Plans are underway to further move the Society’s revenue-generating book and journal programmes in an increasingly digital direction. ASM will refocus its publishing portfolio on its original and core mission for its scholarly publishing enterprise: the authoritative publishing of ASM’s journals and books. This strategic move will allow the Society to allocate its resources more effectively – to publish the very best research in life sciences, deliver greater value to ASM stakeholders, and serve the life sciences community worldwide.

The journals programme is on track to fully transition to a digital-only publication model within the next few years, eg, online subscriptions with article-level pay-per-view, mobile apps, and a print-on-demand option. The ASM Press Advisory Committee has released its strategic plan for the future of the Press, which will emphasise digital offerings.

Finally, what are the main challenges that face education in the microbiological sciences?

Many challenges are faced by microbiology educators. First, there continues to be an explosive growth in new knowledge. Microbiology educators must be kept abreast of new concepts as well as sophisticated new research techniques.

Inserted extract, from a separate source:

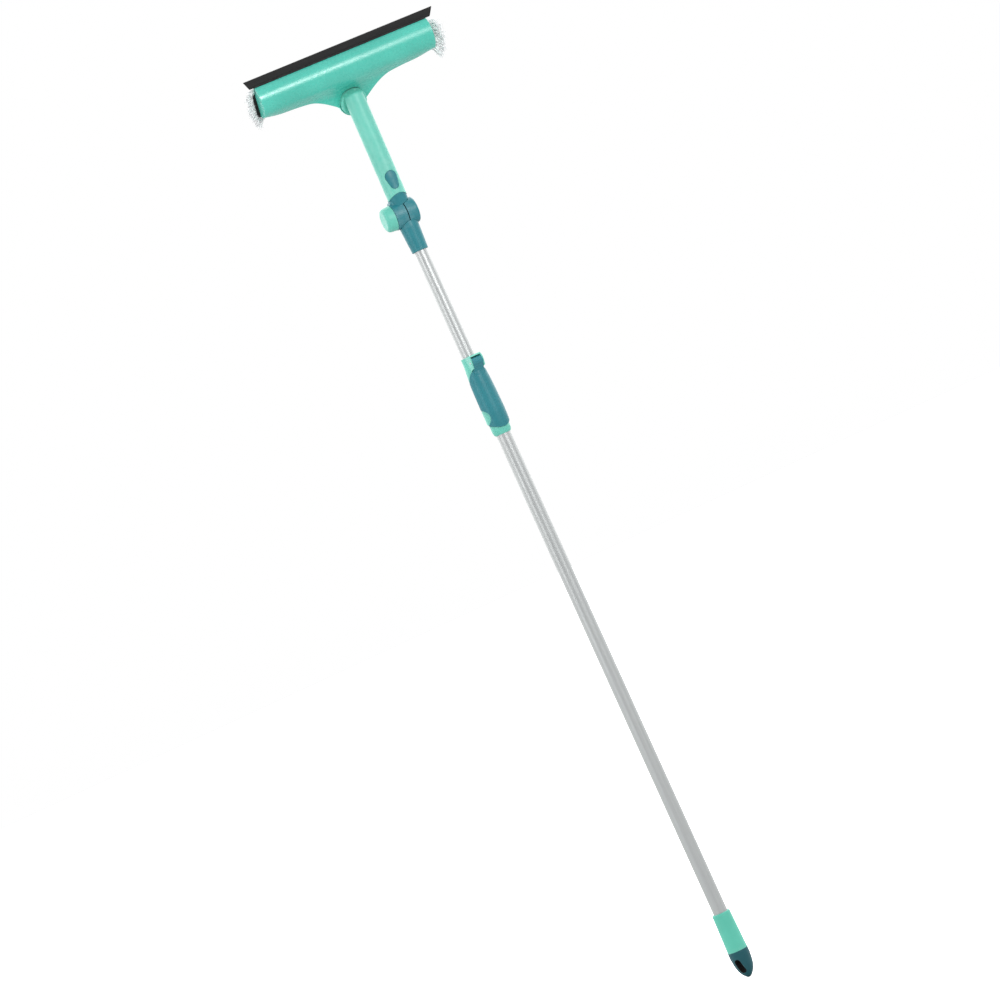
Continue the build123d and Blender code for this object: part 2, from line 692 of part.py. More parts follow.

Second, there is a move to a more unified and streamlined curriculum in graduate programmes across the U.S. This trend necessarily is forcing educators to reduce the material that they cover in individual microbiology courses such as general microbiology, virology, pathogenic microbiology, microbial genetics, microbial physiology, immunology, mycology, and parasitology.

Third, there is a move to a more problem-based learning curriculum in medical schools. Because this trend places more emphasis on student-directed learning, it will inevitably reduce the amount of time devoted to presenting information about microorganisms. An important challenge for microbiology educators will be to ensure that the problem-based learning curriculum does not ignore medically relevant details of microbes.

There will be many new issues in education and research over the next few years. Identifying and promoting core values in graduate education, working with public policy leaders to maintain microbiology as a funded discipline, and keeping microbiology competitive in academic settings will continue to be important, as will faculty development in grantsmanship, ethics, networking, and teaching. Increasing the overall quality of training and professional prospects of future microbiologists pursuing careers in academics will benefit everyone. With U.S. demographics rapidly changing, it is vital to bring more individuals from under-represented minorities into research fields such as microbiology. An increasing number of underrepresented minorities and women are also needed in this work force to help meet the challenges of the future. Therefore, we must encourage entry of such individuals at an earlier stage in the pipeline.